Oh, I felt like I should tell my parents about my experience with SSA, but I was thoroughly against it. Then I went to FHE at the Matis house in May, and they basically gave me a drop kick in the face and told me to tell my parents. Two days later I finally did it!

It's been SO difficult, but it was a step in the right direction for them to resolve some feelings about my brother, and to help repair our communication issues.

It would've also been so difficult for me to try to tell them why I was rejected from Missionary service if they didn't know I'm gay.

Anonymous said...

Hey I understand u.. I mean I haven't told my parents about me being gay.

Anonymous said...
This comment has been removed by a blog administrator.
santorio said...

the next question is, do you tell your children, if so when?

Scot said...

Great and important post, L.

I’ve seen it go bad enough time to worry, but, in my experience it almost always works itself out; blood being as thick as it is. I think the key with family for the gay man is patience and civility, even if he thinks it’s underserved. They need time, just as the gay man did. His family may hurt him and even try to, but in the end they’re still family and typically they’ll get used to him being gay, as long as he doesn’t help the bridges burn.

Unusual said...

I'm curious, -L-, why you want to tell your parents. I'm not being at all critical of your desire to tell them, just curious, because I still don't see any advantage I'd gain in telling mine. I know you mentioned that others have and it's worked out just fine, but what has anyone gained from it? How does it make dealing with SGA any easier? I don't talk with my parents about sex frequently in the first place - not that it's taboo, it's just not what I talk about with them all the time, so I don't see the advantage.

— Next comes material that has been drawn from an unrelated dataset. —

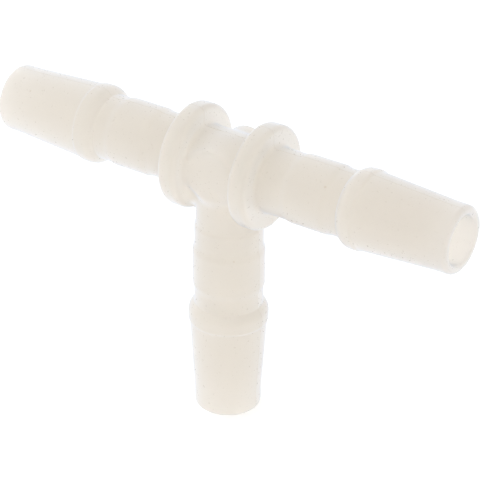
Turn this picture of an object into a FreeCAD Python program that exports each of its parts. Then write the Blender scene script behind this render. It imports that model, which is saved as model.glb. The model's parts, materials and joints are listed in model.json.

listening intently said...

Excuses, excuses. In fact ... the exact same excuses I used to convince myself I shouldn't tell my parents. Then one day after reflecting on just how much my parents love me (something I often refused to admit) and how many sacrifices my parents made for me, I told them.

Sure, there were months of tears and frustration.

But now, over a year later, my relationship with my parents has gone to a place I never could have imagined before. It's incredible - I'm flabbergasted by the the new level of openness, spirituality, honesty, and love in our relationship. I actually look forward to going home now! Their continuing support and compassion is inspiring.

Just think - if you're gay and still Mormon, chances are that you find the idea of "family" to be quite inspiring. Why not explore and nurture the love (true love, honesty, and forgiveness) within your family first, before you go ahead and add more members to it?